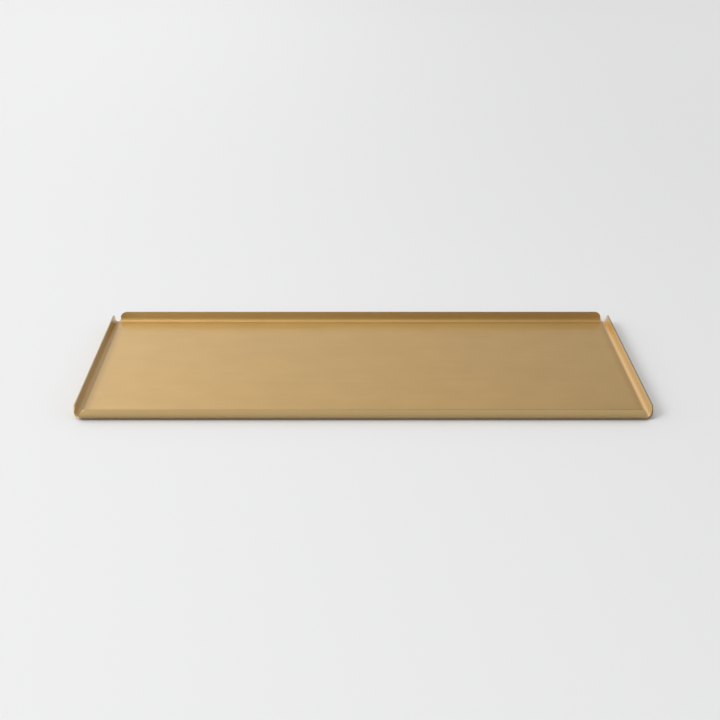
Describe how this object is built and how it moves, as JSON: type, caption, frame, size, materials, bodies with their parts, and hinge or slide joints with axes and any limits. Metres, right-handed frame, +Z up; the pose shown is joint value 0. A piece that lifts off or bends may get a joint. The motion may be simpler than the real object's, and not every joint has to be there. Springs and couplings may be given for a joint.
{
  "type": "rectangular tray",
  "caption": "Shallow rectangular tray folded from one satin brass sheet, with low upturned lips left open at the corners, standing on thin rubber pads.",
  "frame": {"origin": "middle of the tray's footprint, on the surface that the pads stand on", "axes": "+X along the tray's length, +Y across its width from the front lip to the back lip, +Z up out of the tray"},
  "size_m": [0.5, 0.25, 0.0114],
  "materials": {
    "satin_brass": "satin, very fine grain along the length, clear lacquered",
    "pad_rubber": "matte"
  },
  "bodies": {
    "root": {"tray_sheet": "satin_brass", "pad_front_left": "pad_rubber", "pad_front_right": "pad_rubber", "pad_back_left": "pad_rubber", "pad_back_right": "pad_rubber"}
  },
  "joints": []
}
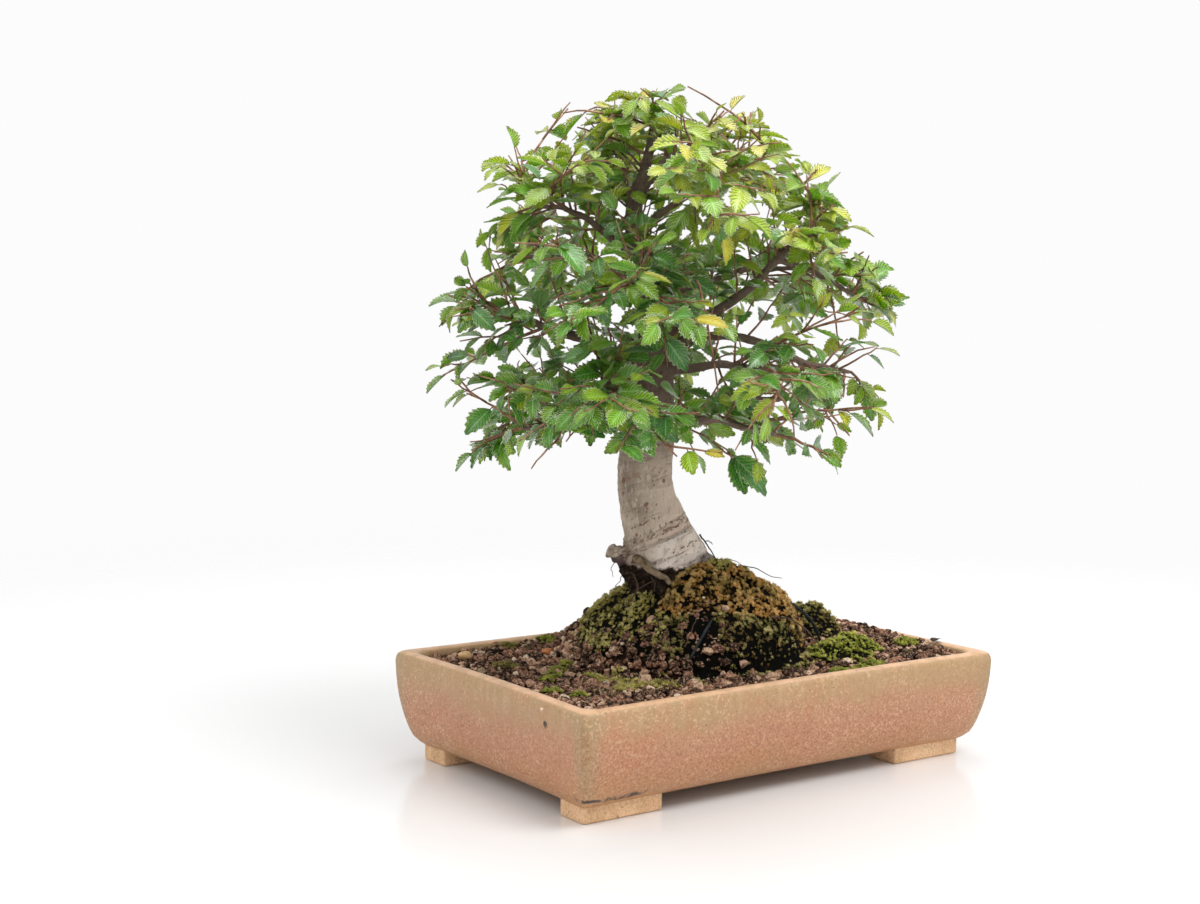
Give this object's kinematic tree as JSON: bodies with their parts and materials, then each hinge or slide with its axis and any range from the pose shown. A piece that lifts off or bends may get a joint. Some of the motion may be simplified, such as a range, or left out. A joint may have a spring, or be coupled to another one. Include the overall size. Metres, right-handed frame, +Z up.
{
  "type": "chinese elm bonsai",
  "caption": "Young dome-crowned chinese elm bonsai on a mossy granule mound in a shallow rectangular footed pot, with toothed leaves.",
  "frame": {"origin": "on the surface that the pot stands on, under the middle of the pot", "axes": "+Z up, X along the pot's long side, the pot's front long side at -Y; the tree's own front looks out over the front left corner"},
  "size_m": [0.254, 0.2292, 0.3345],
  "materials": {
    "glazed_stoneware": "speckled satin tan glaze, bare clay feet",
    "screen_mesh": "matte",
    "clay_granules": "rough fired clay granules, damp",
    "golden_moss": "dry golden brown moss",
    "dark_moss": "black green moss",
    "olive_moss": "olive moss",
    "bright_moss": "fresh green moss",
    "cream_pebble": "dull",
    "orange_pebble": "dull",
    "tie_wire": "weathered dark grey",
    "bark": "smooth grey tan bark with brown lenticels, darker in the crown",
    "leaf": "leathery satin leaf"
  },
  "bodies": {
    "root": {"pot": "glazed_stoneware", "screen_left": "screen_mesh", "screen_right": "screen_mesh", "soil": "clay_granules", "moss_golden": "golden_moss", "moss_dark": "dark_moss", "moss_olive": "olive_moss", "moss_bright": "bright_moss", "moss_shade": "dark_moss", "pebble_cream": "cream_pebble", "pebble_orange": "orange_pebble", "tie_wire_front": "tie_wire", "tie_wire_right": "tie_wire", "trunk": "bark", "spray_01": "leaf", "spray_02": "leaf", "spray_03": "leaf", "spray_04": "leaf", "spray_05": "leaf", "spray_06": "leaf", "spray_07": "leaf", "spray_08": "leaf", "spray_09": "leaf", "spray_10": "leaf", "spray_11": "leaf", "spray_12": "leaf", "spray_13": "leaf", "spray_14": "leaf", "spray_15": "leaf", "spray_16": "leaf", "spray_17": "leaf", "spray_18": "leaf", "spray_19": "leaf", "spray_20": "leaf", "spray_21": "leaf", "spray_22": "leaf", "spray_23": "leaf", "spray_24": "leaf", "spray_25": "leaf", "spray_26": "leaf", "spray_27": "leaf", "spray_28": "leaf", "spray_29": "leaf", "spray_30": "leaf", "spray_31": "leaf", "spray_32": "leaf", "spray_33": "leaf", "spray_34": "leaf", "spray_35": "leaf", "spray_36": "leaf", "spray_37": "leaf", "spray_38": "leaf", "spray_39": "leaf", "spray_40": "leaf", "spray_41": "leaf", "spray_42": "leaf", "spray_43": "leaf", "spray_44": "leaf"}
  },
  "joints": []
}
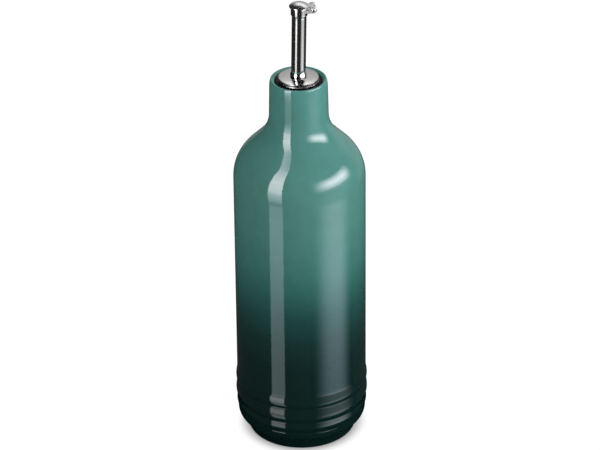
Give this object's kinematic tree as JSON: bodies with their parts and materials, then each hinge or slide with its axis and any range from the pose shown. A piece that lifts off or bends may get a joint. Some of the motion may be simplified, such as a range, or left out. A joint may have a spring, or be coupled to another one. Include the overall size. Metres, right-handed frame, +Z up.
{
  "type": "ceramic oil cruet",
  "caption": "Tall round glazed stoneware oil bottle with a ribbed belt above its foot and a steel pouring tube whose hinged flap lifts to pour.",
  "frame": {"origin": "on the floor, under the bottle's axis", "axes": "+Z up along the bottle's axis, +X towards the side the flap is hinged on, -Y towards the camera of the picture"},
  "size_m": [0.0776, 0.0776, 0.2755],
  "materials": {
    "green_glaze": "gloss glaze, teal green at the top shading to almost black green at the foot",
    "black_rubber": "matt",
    "satin_steel": "satin",
    "polished_steel": "mirror-polished stainless steel"
  },
  "bodies": {
    "cruet": {"bottle": "green_glaze", "stopper": "black_rubber", "dish": "satin_steel", "tube": "polished_steel", "hinge_pin": "polished_steel"},
    "flap": {"flap": "polished_steel"}
  },
  "joints": [
    {"name": "flap_hinge", "type": "hinge", "parent": "cruet", "child": "flap", "pos_m": [0.0085, 0.0011, 0.27173], "axis": [-0.1288, 0.9917, 0], "range_deg": [0, 78]}
  ]
}
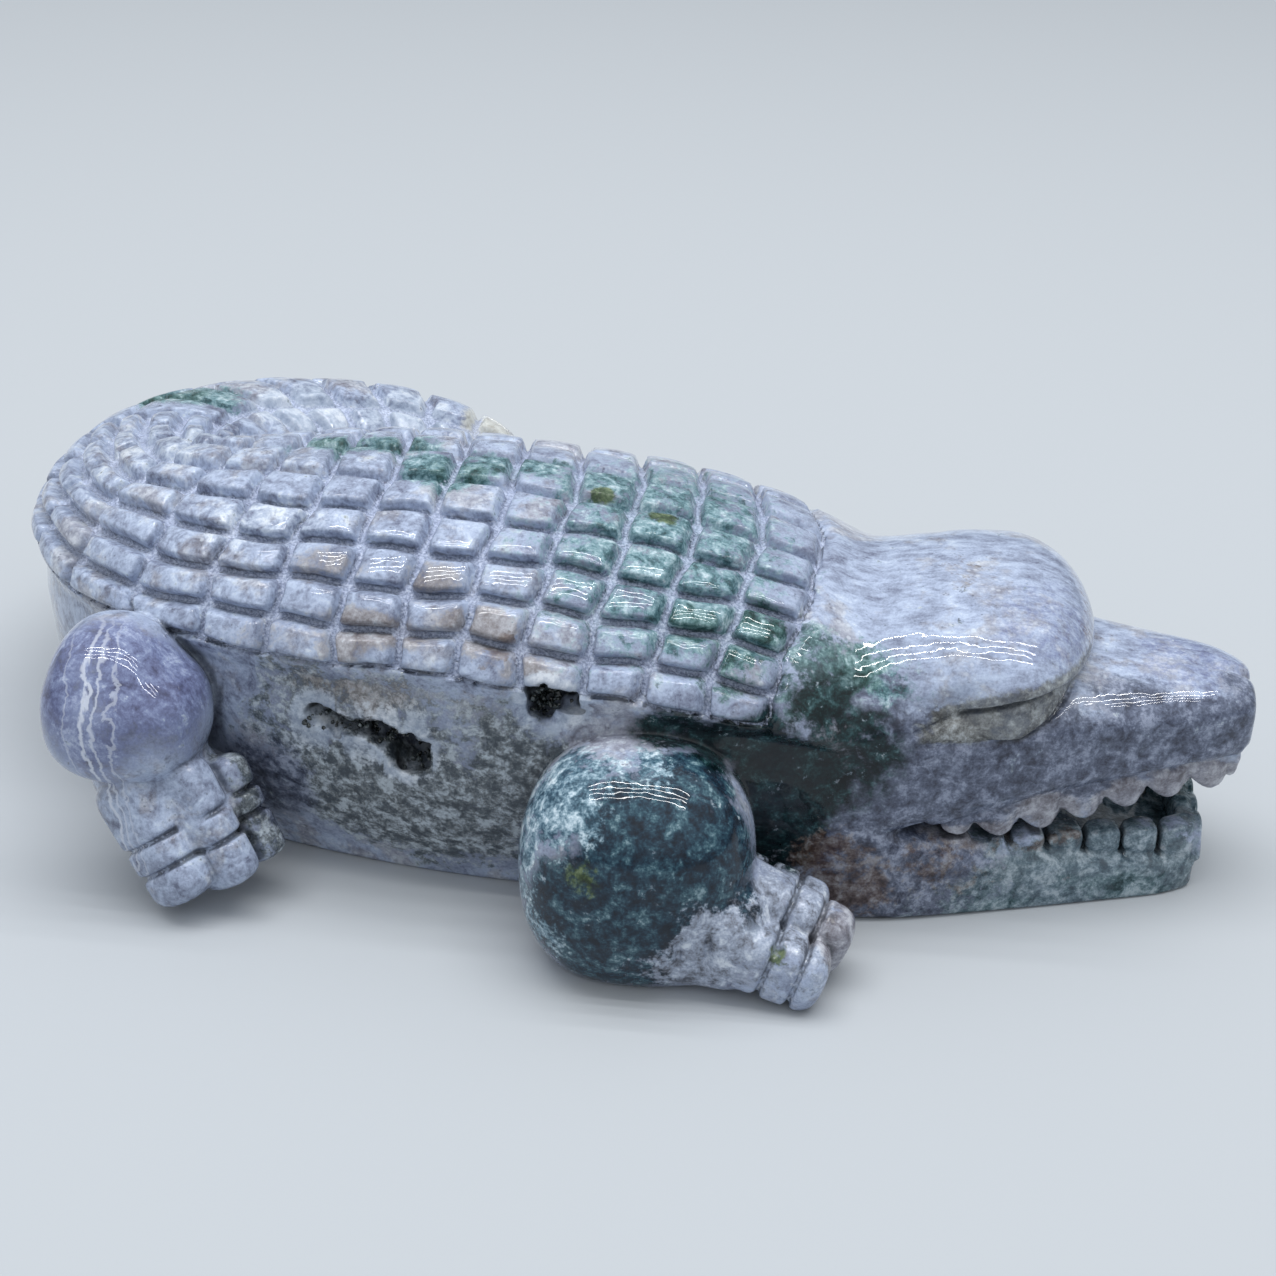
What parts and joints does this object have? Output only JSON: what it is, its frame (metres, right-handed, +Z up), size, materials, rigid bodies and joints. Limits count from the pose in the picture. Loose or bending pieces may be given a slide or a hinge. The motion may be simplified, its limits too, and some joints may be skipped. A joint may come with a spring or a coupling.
{
  "type": "carved stone crocodile",
  "caption": "Crocodile carved from one block of polished ocean jasper, lying flat with its tail curled round to its left and crystal-lined pockets in its right flank.",
  "frame": {"origin": "on the flat belly face, under the middle of the trunk", "axes": "+X towards the snout, +Y towards the crocodile's left side, +Z up"},
  "size_m": [0.2058, 0.1468, 0.0588],
  "materials": {
    "ocean_jasper": "polished mottled lilac, grey, cream and dark green stone",
    "quartz_druse": "dark sparkling crystal lining"
  },
  "bodies": {
    "root": {"crocodile": "ocean_jasper", "flank_crystal_crust": "quartz_druse", "shoulder_crystal_crust": "quartz_druse"}
  },
  "joints": []
}
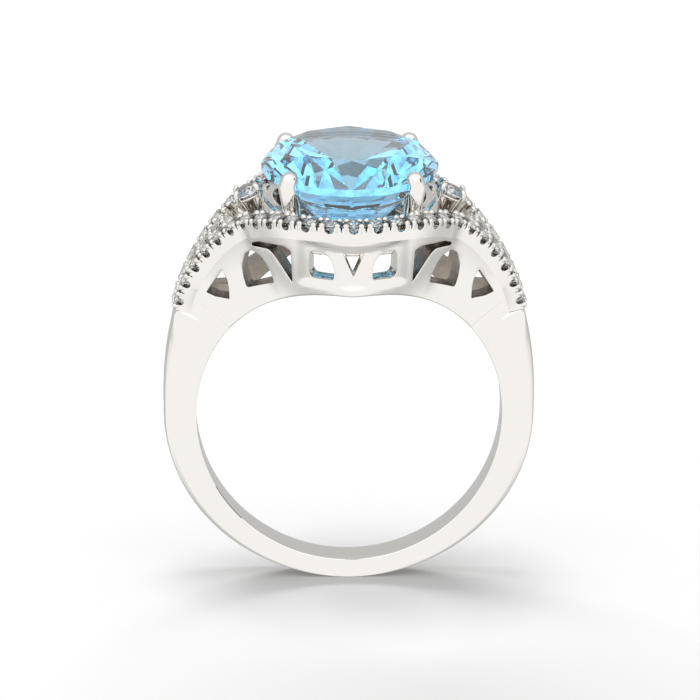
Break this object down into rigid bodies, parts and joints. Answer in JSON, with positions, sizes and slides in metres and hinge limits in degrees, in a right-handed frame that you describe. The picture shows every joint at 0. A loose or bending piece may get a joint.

= = =

§ **Prompt**
Nothing in the entries should change as you copy them, except that the pictures are left out.

§ **Reply to the task**
Describe how this object is built and how it moves, as JSON: type, caption, frame, size, materials, bodies with their parts, and hinge or slide joints with axes and any limits. Metres, right-handed frame, +Z up; the pose shown is joint value 0. A piece that lifts off or bends may get a joint. The motion may be simpler than the real object's, and not every joint has to be there. Springs and couplings may be given for a joint.
{
  "type": "rectangular tray",
  "caption": "Shallow rectangular tray folded from one satin brass sheet, with low upturned lips left open at the corners, standing on thin rubber pads.",
  "frame": {"origin": "middle of the tray's footprint, on the surface that the pads stand on", "axes": "+X along the tray's length, +Y across its width from the front lip to the back lip, +Z up out of the tray"},
  "size_m": [0.5, 0.25, 0.0114],
  "materials": {
    "satin_brass": "satin, very fine grain along the length, clear lacquered",
    "pad_rubber": "matte"
  },
  "bodies": {
    "root": {"tray_sheet": "satin_brass", "pad_front_left": "pad_rubber", "pad_front_right": "pad_rubber", "pad_back_left": "pad_rubber", "pad_back_right": "pad_rubber"}
  },
  "joints": []
}
Give this object's kinematic tree as JSON: bodies with their parts and materials, then each hinge or slide with its axis and any range from the pose shown. A piece that lifts off or bends may get a joint. Some of the motion may be simplified, such as a range, or left out. A joint may have a spring, or be coupled to another one. Include the overall size. Metres, right-handed frame, +Z up.
{
  "type": "chinese elm bonsai",
  "caption": "Young dome-crowned chinese elm bonsai on a mossy granule mound in a shallow rectangular footed pot, with toothed leaves.",
  "frame": {"origin": "on the surface that the pot stands on, under the middle of the pot", "axes": "+Z up, X along the pot's long side, the pot's front long side at -Y; the tree's own front looks out over the front left corner"},
  "size_m": [0.254, 0.2292, 0.3345],
  "materials": {
    "glazed_stoneware": "speckled satin tan glaze, bare clay feet",
    "screen_mesh": "matte",
    "clay_granules": "rough fired clay granules, damp",
    "golden_moss": "dry golden brown moss",
    "dark_moss": "black green moss",
    "olive_moss": "olive moss",
    "bright_moss": "fresh green moss",
    "cream_pebble": "dull",
    "orange_pebble": "dull",
    "tie_wire": "weathered dark grey",
    "bark": "smooth grey tan bark with brown lenticels, darker in the crown",
    "leaf": "leathery satin leaf"
  },
  "bodies": {
    "root": {"pot": "glazed_stoneware", "screen_left": "screen_mesh", "screen_right": "screen_mesh", "soil": "clay_granules", "moss_golden": "golden_moss", "moss_dark": "dark_moss", "moss_olive": "olive_moss", "moss_bright": "bright_moss", "moss_shade": "dark_moss", "pebble_cream": "cream_pebble", "pebble_orange": "orange_pebble", "tie_wire_front": "tie_wire", "tie_wire_right": "tie_wire", "trunk": "bark", "spray_01": "leaf", "spray_02": "leaf", "spray_03": "leaf", "spray_04": "leaf", "spray_05": "leaf", "spray_06": "leaf", "spray_07": "leaf", "spray_08": "leaf", "spray_09": "leaf", "spray_10": "leaf", "spray_11": "leaf", "spray_12": "leaf", "spray_13": "leaf", "spray_14": "leaf", "spray_15": "leaf", "spray_16": "leaf", "spray_17": "leaf", "spray_18": "leaf", "spray_19": "leaf", "spray_20": "leaf", "spray_21": "leaf", "spray_22": "leaf", "spray_23": "leaf", "spray_24": "leaf", "spray_25": "leaf", "spray_26": "leaf", "spray_27": "leaf", "spray_28": "leaf", "spray_29": "leaf", "spray_30": "leaf", "spray_31": "leaf", "spray_32": "leaf", "spray_33": "leaf", "spray_34": "leaf", "spray_35": "leaf", "spray_36": "leaf", "spray_37": "leaf", "spray_38": "leaf", "spray_39": "leaf", "spray_40": "leaf", "spray_41": "leaf", "spray_42": "leaf", "spray_43": "leaf", "spray_44": "leaf"}
  },
  "joints": []
}
Give this object's kinematic tree as JSON: bodies with their parts and materials, then each hinge or slide with its axis and any range from the pose shown. A piece that lifts off or bends may get a joint. Some of the motion may be simplified, such as a range, or left out. A joint may have a spring, or be coupled to another one. Include the overall size. Metres, right-handed frame, +Z up.
{
  "type": "ceramic oil cruet",
  "caption": "Tall round glazed stoneware oil bottle with a ribbed belt above its foot and a steel pouring tube whose hinged flap lifts to pour.",
  "frame": {"origin": "on the floor, under the bottle's axis", "axes": "+Z up along the bottle's axis, +X towards the side the flap is hinged on, -Y towards the camera of the picture"},
  "size_m": [0.0776, 0.0776, 0.2755],
  "materials": {
    "green_glaze": "gloss glaze, teal green at the top shading to almost black green at the foot",
    "black_rubber": "matt",
    "satin_steel": "satin",
    "polished_steel": "mirror-polished stainless steel"
  },
  "bodies": {
    "cruet": {"bottle": "green_glaze", "stopper": "black_rubber", "dish": "satin_steel", "tube": "polished_steel", "hinge_pin": "polished_steel"},
    "flap": {"flap": "polished_steel"}
  },
  "joints": [
    {"name": "flap_hinge", "type": "hinge", "parent": "cruet", "child": "flap", "pos_m": [0.0085, 0.0011, 0.27173], "axis": [-0.1288, 0.9917, 0], "range_deg": [0, 78]}
  ]
}
What parts and joints does this object have? Output only JSON: what it is, its frame (metres, right-handed, +Z up), size, materials, rigid bodies and joints. Limits count from the pose in the picture. Loose or bending pieces may be given a slide or a hinge. The motion may be simplified, its limits too, and some joints may be skipped. A joint may come with a spring or a coupling.
{
  "type": "carved stone crocodile",
  "caption": "Crocodile carved from one block of polished ocean jasper, lying flat with its tail curled round to its left and crystal-lined pockets in its right flank.",
  "frame": {"origin": "on the flat belly face, under the middle of the trunk", "axes": "+X towards the snout, +Y towards the crocodile's left side, +Z up"},
  "size_m": [0.2058, 0.1468, 0.0588],
  "materials": {
    "ocean_jasper": "polished mottled lilac, grey, cream and dark green stone",
    "quartz_druse": "dark sparkling crystal lining"
  },
  "bodies": {
    "root": {"crocodile": "ocean_jasper", "flank_crystal_crust": "quartz_druse", "shoulder_crystal_crust": "quartz_druse"}
  },
  "joints": []
}
Break this object down into rigid bodies, parts and joints. Answer in JSON, with positions, sizes and slides in metres and hinge limits in degrees, in a right-handed frame that you describe. The picture shows every joint at 0. A loose or bending piece may get a joint.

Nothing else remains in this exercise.